Будучи по специальности киноведом, Ковалов начал режиссерскую деятельность с монтажных фильмов, использующих готовый киноматериал — уже упоминавшихся «Садов скорпиона» (1991),
где кадры исторических киноэпопей 40-х свободно сопоставляются с документальной хроникой эпохи оттепели (концертом Ива Монтана на стадионе «Лужники» и визитом Н.С. Хрущева в США), и «Острова мертвых» (1992), где отрывки кинолент с участием Веры Холодной монтируются с хроникой Гражданской войны, ранней советской кинофантастикой («Аэлита», 1925, реж. Якова Протазанова) и анимационными фильмами Владислава Старевича.
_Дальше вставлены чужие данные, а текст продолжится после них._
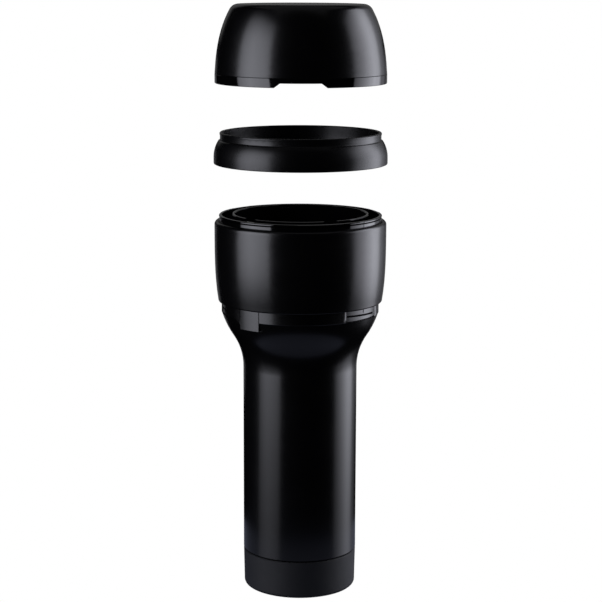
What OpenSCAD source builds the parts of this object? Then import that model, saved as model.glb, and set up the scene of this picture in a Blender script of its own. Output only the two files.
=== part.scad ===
// A slim flared case taken apart along its axis: a round cap, a twist-lock ring and a body.
// The base centre is the origin, +Z runs up the axis and -Y is the front. Millimetres.

/* [Handle] */
// Outer radius of the handle
grip_r = 29.3; // [29.2:0.05:29.4]
// Wall of the handle
grip_wall = 2.2; // [1.8:0.1:2.4]
// Height of the seam between the tail cap and the handle
seam_z = 19.7; // [19:0.1:20.5]
// Height where the handle starts to widen
flare_z = 116.7; // [116:0.1:117]

/* [Head] */
// Largest radius of the head shell
head_r = 43.85; // [43.6:0.05:43.9]
// Height of the head shell's lower edge
head_base_z = 151.1; // [150.6:0.1:151.4]
// Height of the head shell's upper edge
head_top_z = 192.6; // [192:0.1:193]
// How far the neck stands out of the head shell
neck_rise = 3; // [2.8:0.1:3.2]
// Outer radius of the neck's lip
lip_r = 41.5; // [41.45:0.05:41.6]
// Radius of the docking collar
collar_r = 40.35; // [40.2:0.05:40.4]

/* [Liner] */
// Outer radius of the liner
liner_r = 34.9; // [34.7:0.05:35]
// Wall of the liner
liner_wall = 1.5; // [1.3:0.1:1.6]
// Depth of the channel between the liner and the neck
channel_depth = 12; // [8:0.5:14]

/* [Ring] */
// Outer radius of the ring's skirt
ring_r = 44.1; // [44:0.05:44.2]
// Outer radius of the ring's neck
ring_neck_r = 40.85; // [40.7:0.05:40.9]
// Height of the ring
ring_h = 15.9; // [15.5:0.1:16.5]
// Lift of the ring above its seat
ring_lift = 28.8; // [10:0.1:40]
// Width of one locking lug, in degrees
lug_deg = 14; // [8:1:20]

/* [Cap] */
// Outer radius at the cap's lower edge
cap_r = 43.4; // [43.3:0.05:43.5]
// Height of the cap
cap_h = 39.3; // [39:0.1:40]
// Height of the cap's polished rim
rim_h = 4.6; // [4:0.1:5.5]
// Lift of the cap above its seat on the ring
cap_lift = 31; // [10:0.1:40]

/* [Tail] */
// Outer radius of the tail cap
tail_r = 29.25; // [29.1:0.05:29.3]
// Lead of the tail cap's thread, per full turn
tail_lead = 12; // [10:1:12]

/* [Hidden] */
$fn = 128;

gap = 0.05;                             // between pieces of one body that touch
run = 0.3;                              // between pieces that move past each other
black = [0.05, 0.05, 0.055];
gloss = [0.03, 0.03, 0.035];
tail_black = [0.12, 0.12, 0.13];
rubber = [0.1, 0.1, 0.1];

bore_r = grip_r - grip_wall;

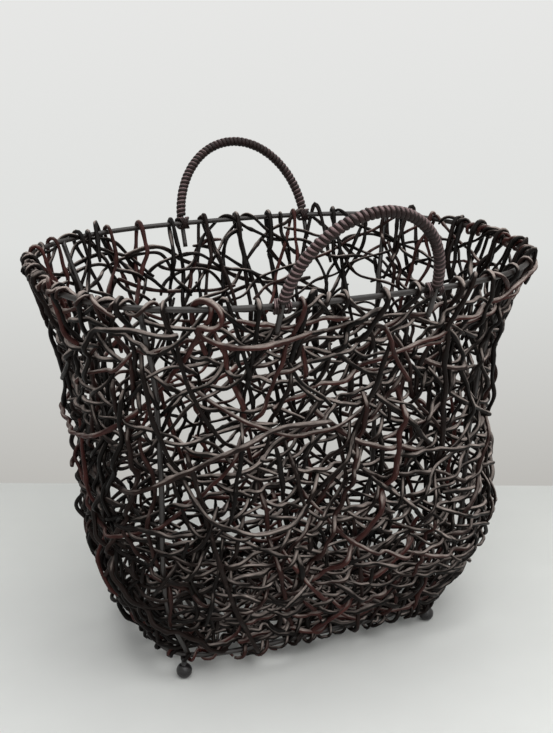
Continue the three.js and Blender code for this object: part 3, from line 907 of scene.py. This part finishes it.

Жанр этих фильмов — «монтажное кино»; Дэвид Бордуэлл и Кристин Томпсон предлагают другой термин — «ассоциативный фильм» («associational film»). Его характеризуют сопоставления кадров с самым разным содержанием без какого-либо последовательно выдержанного принципа, будь то абстрактное сходство графических форм, как в «Механическом балете» (1924) Фернана Леже, или риторическая тирада, конструируемая Эйзенштейном на основе монтажных стыков в «Октябре» (1927). Бордуэлл и Томпсон уподобляют ассоциативный фильм хайку. Цель поэтики «ассоциативного фильма» — вызывать у зрителя поток свободных ассоциаций. Этот жанр принадлежит к типу «открытого произведении» по классификации Умберто Эко, в котором заведомо предполагается отсутствие четко выраженных означаемых — их может домысливать зритель (читатель, слушатель) по своему произволу.
«Концерт для крысы» имеет множество черт такого монтажного, ассоциативного или «открытого» фильма. Образы в духе советского киноавангарда смело сопоставляются с вирированными кадрами в стиле декадентского немого кино. Падающая клетка с крысой и кружащийся коридор с крысами монтируются с атакой люфтваффе. Порочного вида кинооператорша снимает оратора, стоящего одиноко на трибуне. Это монтируется с кадрами из фильма «Белый ад Пиц-Палю» (1929) Арнольда Франка, из чего следует явный намек на то, что прототип снимающей женщины — Лени Рифеншталь (хотя внешнего сходства нет). Есть и любопытный контрапункт изображения и звука: снятая в декадентской обстановке некая Ирина Мазер с ручным хорьком занимается чем-то вроде орального секса (за кадром) с фехтовальщиком Прониным под звуки «Einheitsfrontlied» Ханса Эйслера — Бертольта Брехта (вспомним, что именно эту мелодию исполняет духовой оркестр на железнодорожной платформе в знаменитом финальном кадре фильма «Мой друг Иван Лапшин»).
Интересно, что даже нарочито бессвязные сопоставления доказывают правоту когнитивной теории Бордуэлла, согласно которой зритель, столкнувшись с самыми странными эллипсами, прыжками и перескоками, склонен находить между дискретными элементами казуальную, темпоральную и пространственную связь. Скажем, зрителю не показывают, являются ли Пронин и Ирина Мазер (герои, взятые из миниатюры Хармса «Помеха») соседями Поэта по коммуналке. Однако, несмотря на то, что кадры, показывающие комнату Мазер, выделены вирированием ‹…›
Однако безъюморная пафосность, которой в полной мере удалось избежать Балабанову и совсем не удалось Ковалову, выдает в «Концерте для крысы» запоздалый отзвук перестроечной «чернухи», которую не удается преодолеть даже отточенной эстетизированной стилизации. Этим «Концерт...» родствен фильму «Бумажные глаза Пришвина», в котором Ковалов как актер исполнял важную роль телережиссера Хрусталева. Эклектическая несовместимость перестроечной антитоталитарной драмы и постмодернистской коллажности, которую не получается органично сплавить при помощи онейрической стилистики, сильно портит впечатление от этого богатого творческими находками фильма. Ковалов явно хотел осовременить «автодеперсонализирующегося» хармсовского субъекта, превратив его в распавшегося шизофренического субъекта постмодерна. Однако постмодерный субъект тут оказался скрещен с затравленным перестроечным психотиком.
Якобидзе-Гитман А. Восстание фантазмов. М.: Новое литературное обозрение, 2015.